> _GIVEN MATERIAL_
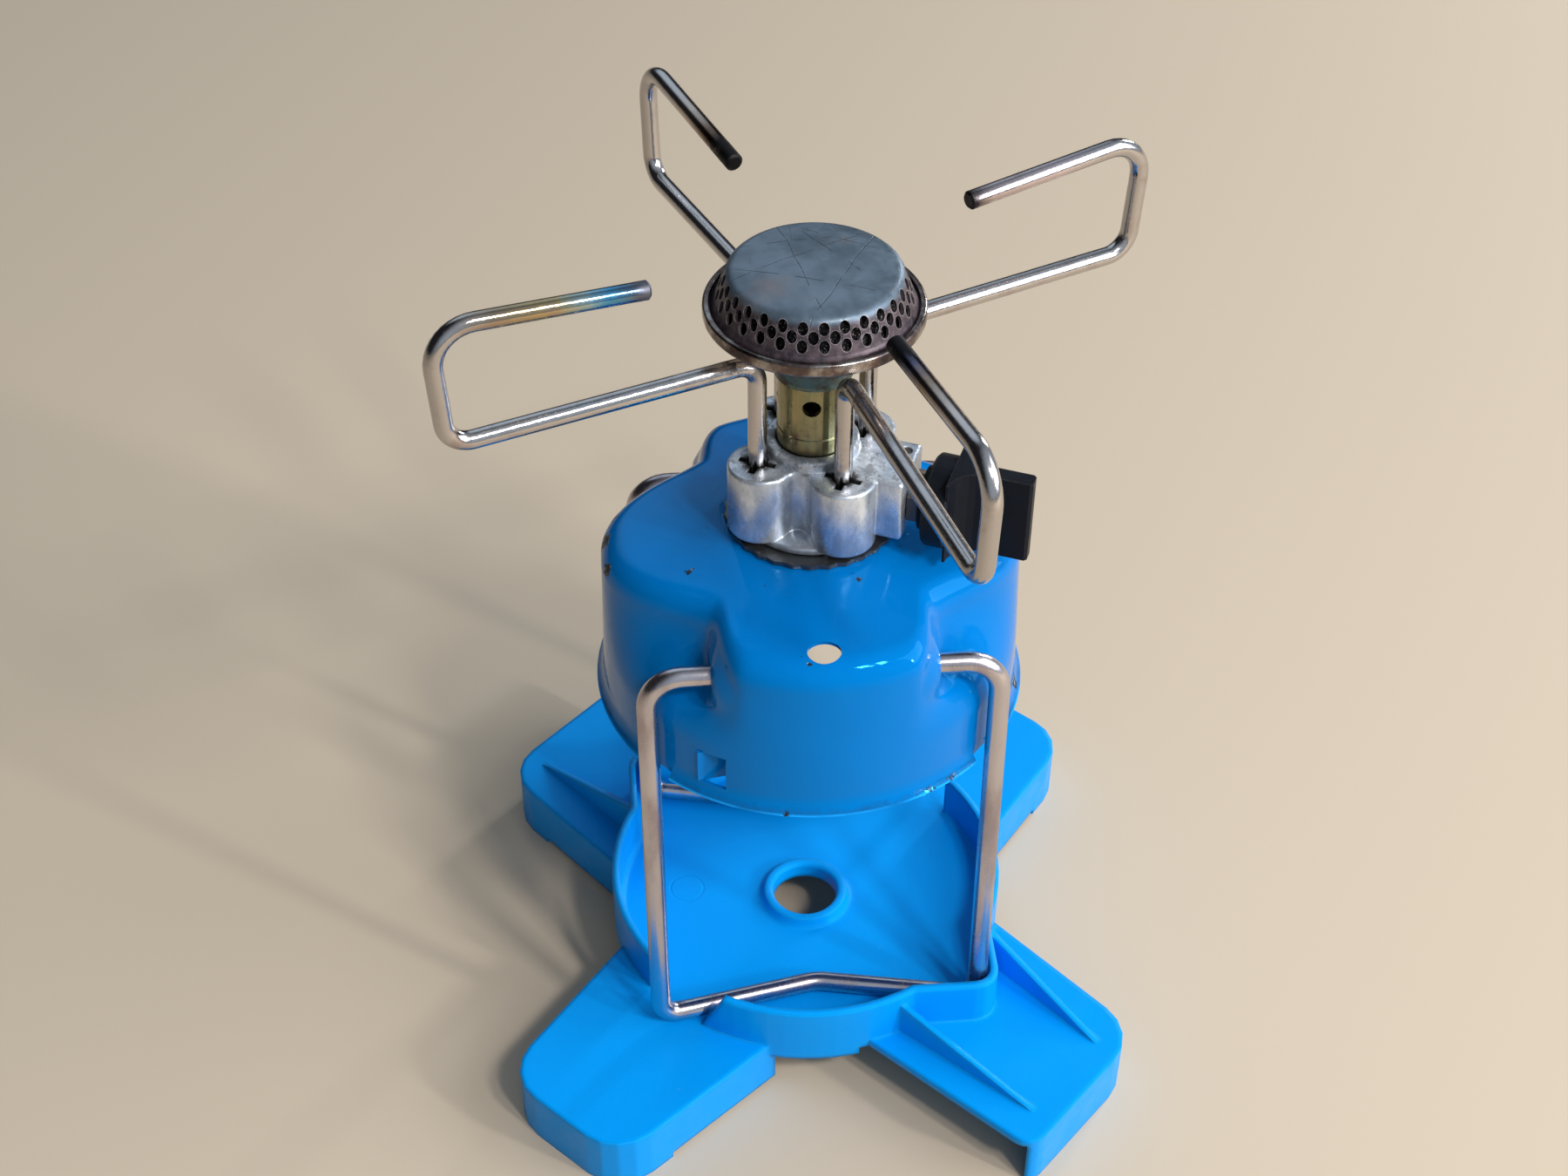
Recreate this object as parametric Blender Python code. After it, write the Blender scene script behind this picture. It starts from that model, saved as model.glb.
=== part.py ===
# A camping gas stove: a screw-in burner on a pressed steel cartridge housing, which hangs on two wire
# bails and stands in a four-legged plastic base. Metres, +Z up, front towards -Y. The origin is on the
# stove's axis at the level of the feet. Sizes are named here and everything below is worked out from them.

from math import acos, atan2, cos, degrees, pi, radians, sin, sqrt, tan

import bmesh
import bpy
from mathutils import Matrix, Vector

gap = 0.0003  # between pieces that touch
overrun = 0.002  # how far a cutter passes the face that it cuts
weld_distance = 0.00001

# Stabiliser base
leg_angles = (45, 135, 225, 315)
open_leg_angles = (135, 315)  # these two have no skirt on one side, and carry the ribs
leg_reach = 0.0892
leg_start = 0.02  # the cup's floor covers what is nearer the axis
leg_top = 0.015
leg_centre_half_width = 0.0264
leg_tip_half_width = 0.0184
open_side_half_width = 0.0255
leg_corner_radius = 0.0115
open_corner_radius = 0.005
plastic_wall = 0.002
skirt_lift = 0.0015
foot_length = 0.0165
cup_margin = 0.0013  # outside the housing's wall
cup_wall = 0.0018
cup_rim_height = 0.0275
cup_skirt_height = 0.011
cup_fillet = 0.001
hole_radius = 0.00807
hole_ring_width = 0.0027
hole_ring_rise = 0.0024
pocket_margin = 0.005  # outside the bails' middle line
pocket_corner_radius = 0.006
rib_thickness = 0.0016
rib_reach = 0.0834
outer_rib_hub_side = -0.0177  # sides are measured across the leg from its middle line
outer_rib_far_side = -0.0164
outer_rib_drop = 0.0032  # below the cup's rim
inner_rib_hub_side = 0.0134
inner_rib_far_side = 0.0095
inner_rib_drop = 0.0015
notch_start_angle = 213.4
notch_floor_angle = 234
notch_rim_angle = 241

# Bails
bail_wire_radius = 0.00235
bail_pivot_angle = 35.3407  # from the lobe's middle
bail_pivot_rise = 0.0289  # above the housing's rim
bail_stub_reach = 0.0147  # from the lobe's side wall outwards
bail_stub_inset = 0.0016
bail_upper_bend = 0.008
bail_lower_bend = 0.005
bail_apex_inset = 0.0078
bail_apex_bend = 0.012
bail_tilt = 2.6

# Cartridge housing
sheet = 0.0008
housing_radius = 0.0472
housing_rim_height = 0.0956
housing_height = 0.0444
housing_top_slope = 0.168
housing_bore = 0.0144
shoulder_radius = 0.0065
flare_width = 0.0012
flare_height = 0.0045
dimple_depth = 0.0102
dimple_fade_rise = 0.0104  # above the rim
dimple_start_angle = 25.5
dimple_deep_angle = 41.5
dimple_end_angle = 86
sight_hole_width = 0.0072
sight_hole_length = 0.0055
sight_hole_inset = 0.0067  # from the housing's wall
sight_hole_aside = 0.001
pivot_boss_radius = 0.0046
pivot_boss_rise = 0.0011
pivot_face_stand = 0.0000835  # outside the pressed wall
pivot_clearance = 0.0003
flare_notch_width = 0.0071
louvre_width = 0.0062
louvre_height = 0.009
louvre_rise = 0.0029
louvre_angles = (238.5, 58.5)
louvre_swing = 24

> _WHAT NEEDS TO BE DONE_
Only the lines from the beginning of the material to the line containing "weld_distance = 0.00001" should be echoed, verbatim and in full.

> _THE SOLUTION_
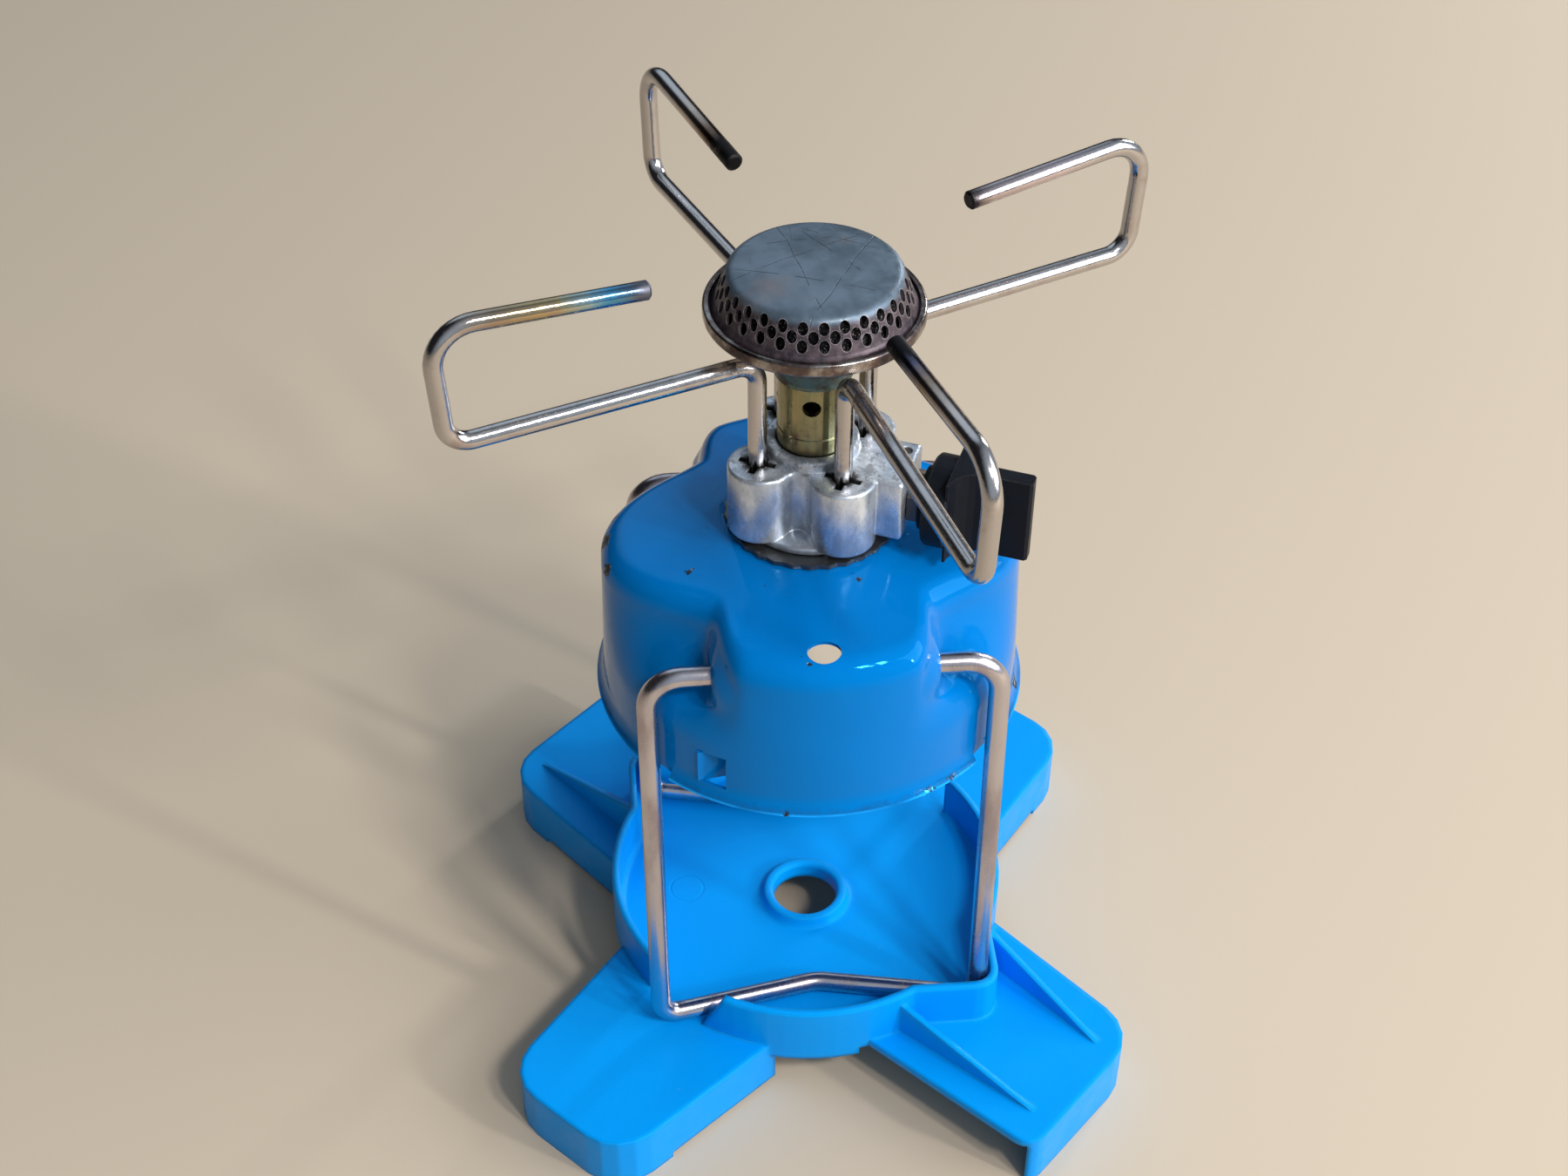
Recreate this object as parametric Blender Python code. After it, write the Blender scene script behind this picture. It starts from that model, saved as model.glb.
=== part.py ===
# A camping gas stove: a screw-in burner on a pressed steel cartridge housing, which hangs on two wire
# bails and stands in a four-legged plastic base. Metres, +Z up, front towards -Y. The origin is on the
# stove's axis at the level of the feet. Sizes are named here and everything below is worked out from them.

from math import acos, atan2, cos, degrees, pi, radians, sin, sqrt, tan

import bmesh
import bpy
from mathutils import Matrix, Vector

gap = 0.0003  # between pieces that touch
overrun = 0.002  # how far a cutter passes the face that it cuts
weld_distance = 0.00001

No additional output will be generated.